# Speaker Diarization and Audio Transcription in Python
## Introduction
This notebook provides a Python solution for downloading a YouTube video's audio, transcribing the audio, and performing speaker diarization. The output is analyzed to provide a consolidated output in a Pandas DataFrame. Speaker diarization is the process of separating an audio stream into segments, each associated with a different speaker. Audio transcription is the process of converting speech to text. 



In [None]:
#@title ##Installation of libraries
!pip install pydub
!pip install torch
!pip install torchaudio
!pip install -U demucs
!pip install -U stable-ts
!pip install geopandas
!pip install yt-dlp
!pip install -qq https://github.com/pyannote/pyannote-audio/archive/refs/heads/develop.zip

In [None]:
#@title ## Load of the models
import os
import json
import pandas as pd
import numpy as np
import geopandas as gpd
from pydub import AudioSegment
import subprocess
from shapely.geometry import LineString
from stable_whisper import load_model
from pyannote.audio import Pipeline

hugging_face_token = "" #@param {type:"string"}
# Load the Stable Whisper model and Pyannote Pipeline
model = load_model('large-v2')
pipeline = Pipeline.from_pretrained("pyannote/speaker-diarization@2.1",
                                    use_auth_token=hugging_face_token)

In [3]:
#@title ##Define functions to use
def download_audio(url, output_filename):
    """
    Download and convert YouTube audio to a mono MP3 file.

    Args:
    url (str): YouTube video URL
    output_filename (str): Output MP3 file name with .mp3 extension
    """
    # Download YouTube video as audio and convert to MP3
    temp_file = "temp_audio"
    command = f'yt-dlp -x --audio-format vorbis --output "{temp_file}.%(ext)s" {url}'
    subprocess.call(command, shell=True)

    # Find the downloaded file with the correct extension
    for file in os.listdir():
        if file.startswith(temp_file):
            temp_file_with_ext = file
            break

    # Load the audio file using pydub and convert to mono
    audio = AudioSegment.from_file(temp_file_with_ext)
    audio = audio.set_channels(1)  # Set to mono
    audio.export(output_filename, format='mp3')

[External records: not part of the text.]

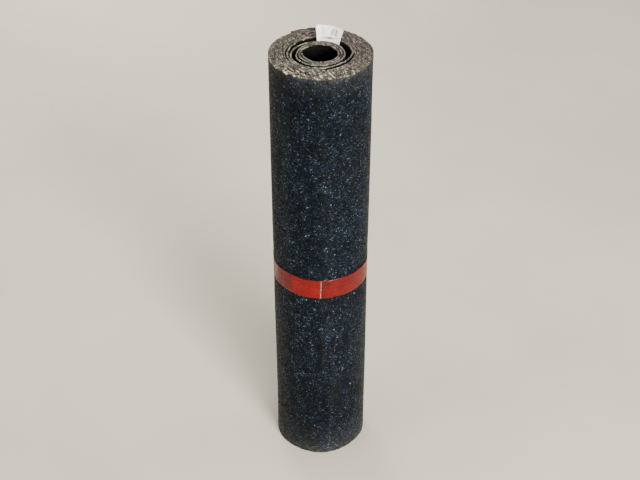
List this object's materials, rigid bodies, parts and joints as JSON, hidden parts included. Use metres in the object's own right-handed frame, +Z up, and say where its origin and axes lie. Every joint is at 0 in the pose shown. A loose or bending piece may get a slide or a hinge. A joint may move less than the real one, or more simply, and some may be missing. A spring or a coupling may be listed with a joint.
{
  "type": "roll of roofing felt",
  "caption": "Roll of mineral-surfaced bitumen roofing felt standing on its end, with a plastic band around its middle and a paper slip tucked between its turns.",
  "frame": {"origin": "centre of the roll's lower end, on the floor", "axes": "+Z up along the roll's axis, +Y towards the side where the paper slip stands"},
  "size_m": [0.2058, 0.2085, 1.0281],
  "materials": {
    "felt": "matte",
    "band": "gloss",
    "slip": "matte"
  },
  "bodies": {
    "root": {"felt_roll": "felt", "wrap_band": "band", "label_slip": "slip"}
  },
  "joints": []
}
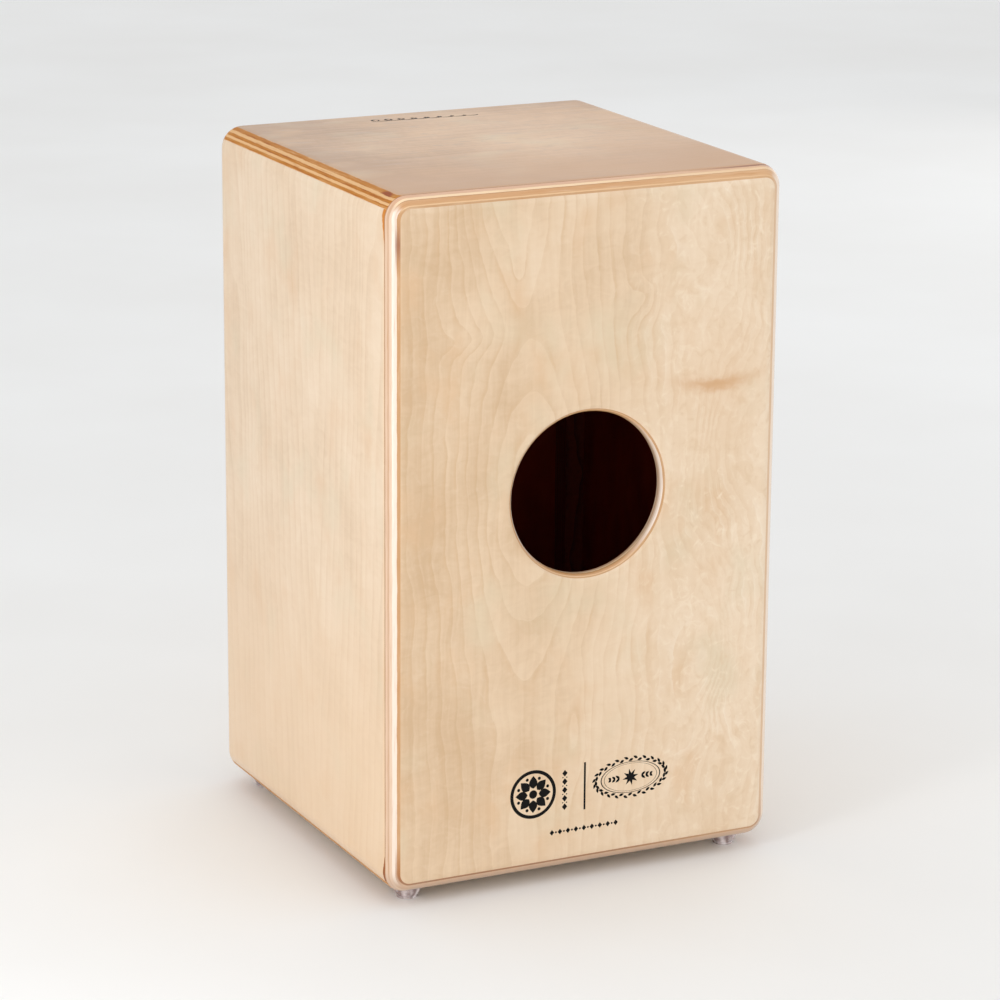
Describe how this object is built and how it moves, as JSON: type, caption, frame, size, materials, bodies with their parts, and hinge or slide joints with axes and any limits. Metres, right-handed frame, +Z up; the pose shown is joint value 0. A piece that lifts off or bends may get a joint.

    # Remove temporary file
    os.remove(temp_file_with_ext)
    print(f"Audio downloaded and converted successfully: {output_filename}")


def process_audio(input_audio, output_json, output_lab,demucs=False,vad=False,language=None):
    """
    Process the audio file to obtain transcriptions and speaker diarization.

    Args:
    input_audio (str): Input audio file name
    output_json (str): Output JSON file name for transcriptions
    output_lab (str): Output LAB file name for speaker diarization
    """
    # Transcribe audio and save to JSON
    result = model.transcribe(input_audio, language=language, demucs=demucs, vad=vad, regroup=False)
    result.save_as_json(output_json)

    # Perform speaker diarization and save to LAB
    diarization_result = pipeline(input_audio)
    with open(output_lab, "w") as rttm:
        diarization_result.write_lab(rttm)

def analyze_transcriptions_and_diarization(transcriptions_json, diarization_lab):
    """
    Analyze transcriptions and diarization results.

    Args:
    transcriptions_json (str): JSON file with transcriptions
    diarization_lab (str): LAB file with diarization results

    Returns:
    pd.DataFrame: DataFrame with analyzed results
    """
    with open(transcriptions_json, 'r') as file:
        data = json.load(file)
    
    wrd = pd.DataFrame(data['segments'])[['id', 'words']].explode('words')
    wrd = pd.concat([wrd.drop(['words'], axis=1), wrd['words'].apply(pd.Series)], axis=1)
    wrd['id2'] = range(len(wrd))

    voice = pd.read_csv(diarization_lab, header=None, delimiter=r" ")
    voice.columns = ['start', 'end', 'speaker']
    voice['id2'] = range(len(voice))

    wrd['geometry'] = wrd.apply(lambda row: LineString([(row['start'], 0), (row['end'], 0)]), axis=1)
    voice['geometry'] = voice.apply(lambda row: LineString([(row['start'], 0), (row['end'], 0)]), axis=1)
    wrd, voice = gpd.GeoDataFrame(wrd, geometry='geometry'), gpd.GeoDataFrame(voice, geometry='geometry')

    wrd['len'] = wrd.geometry.length
    inter = gpd.overlay(wrd, voice, how='union').query('not id.isnull()')
    inter = inter.sort_values(by='id2_2').sort_values(by='id2_1').reset_index()
    inter['p_voice'] = inter.geometry.length / inter.len
    inter = inter.query('not p_voice.isnull()')
    inter = inter[['id', 'id2_1', 'speaker', 'word', 'start_1', 'end_1', 'probability', 'p_voice']]
    inter['ord'] = (~inter.speaker.isnull()) * 100 + inter.probability * 10 + inter.p_voice
    inter = inter.groupby('id2_1', group_keys=False).apply(lambda x: x.nlargest(1, 'ord', keep='all')).reset_index()

    tmp = inter.groupby(['id', 'speaker']).apply(lambda x: {"sentence": ' '.join(x['word']),
                                                            "start_1": min(x['start_1']),
                                                            "end_1": max(x['end_1']),
                                                            "prob": np.exp(np.average(np.log(x['probability']))),
                                                            "p_voice": np.exp(np.average(np.log(x['p_voice'])))})
    tmp = tmp.apply(pd.Series).sort_values(by='start_1').reset_index(['id', 'speaker'])
    return inter,tmp



## Example

In [None]:
url_youtube='https://www.youtube.com/watch?v=pj705DvCSxg' #@param {type:"string"}
download_audio(url_youtube, 'out.mp3')

# Process the audio to obtain transcriptions and speaker diarization
process_audio('out.mp3', 'out.json', 'output.lab',language="en")
results_df, result_simp = analyze_transcriptions_and_diarization('out.json', 'output.lab')
result_simp